14. Like Stein's language, Bernstein's is always "foreign"--alien,
confusing, and above all, never sacred. Bernstein's most recent book of
poems, Rough Trades, must be read in this way, as a celebration
and cerebration of language in and for itself, and as an exercise in non-absorptiveness
that is meant to refashion prevailing world political views. In the contradiction
between these two purposes lies an abyss; Bernstein seems at times too
much like a New Critic who attempts to change the world by ignoring it.
But Bernstein, however much he seems to be the Pope (Alexander, that is)
of the Postmodern, means to undress us of our layers of expression in
order that our means of expression can clothe us in new (and utopian)

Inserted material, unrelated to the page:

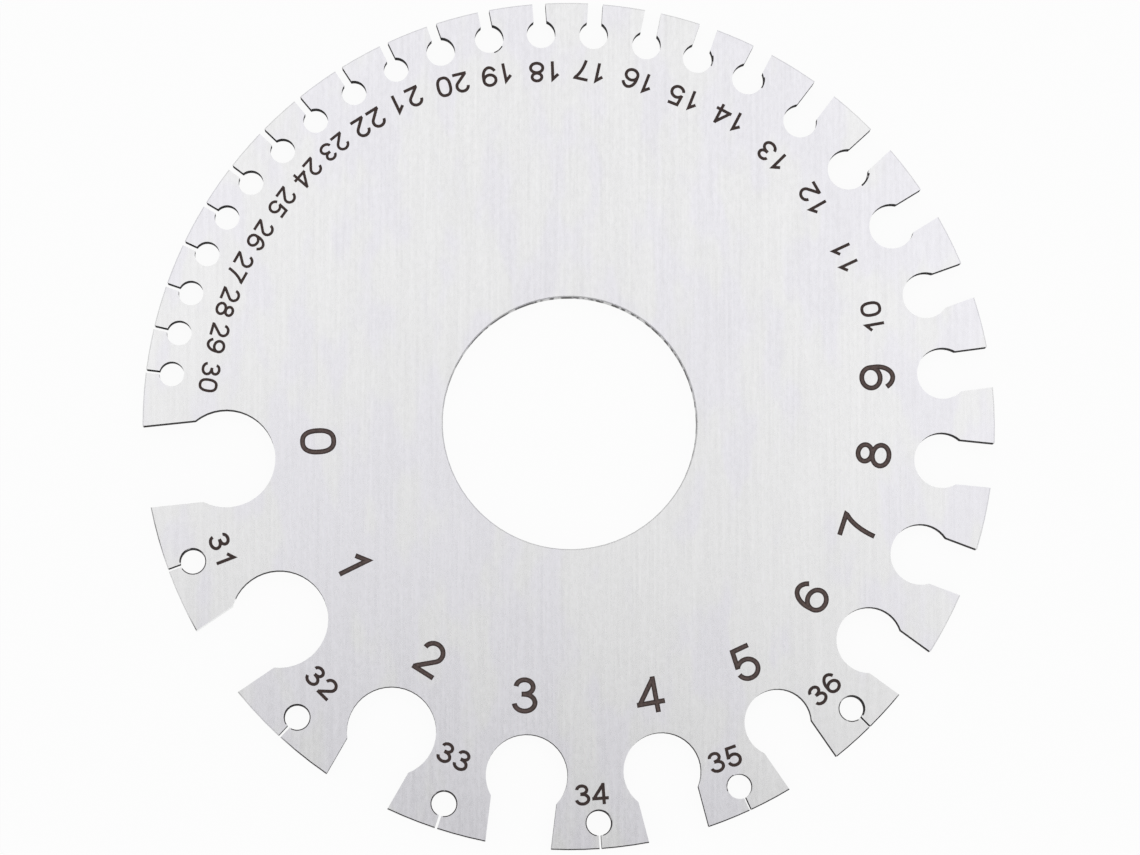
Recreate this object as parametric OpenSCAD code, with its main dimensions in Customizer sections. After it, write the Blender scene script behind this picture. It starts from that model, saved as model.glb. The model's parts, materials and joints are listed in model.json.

possibilities. He and Perloff, in their complementary assaults on the
common-places of the American language at this fin-de-siecle, provoke
us to look past the image by way of the (small-w) word, and to re-invest
our words with whatever ideals we have left. The poetry that they advertise
is not written in a "common" language, but in one that we cannot
yet think in, non-absorptive to the point of being non-sensical. It may
get us to another world. But then again, that's a soap opera.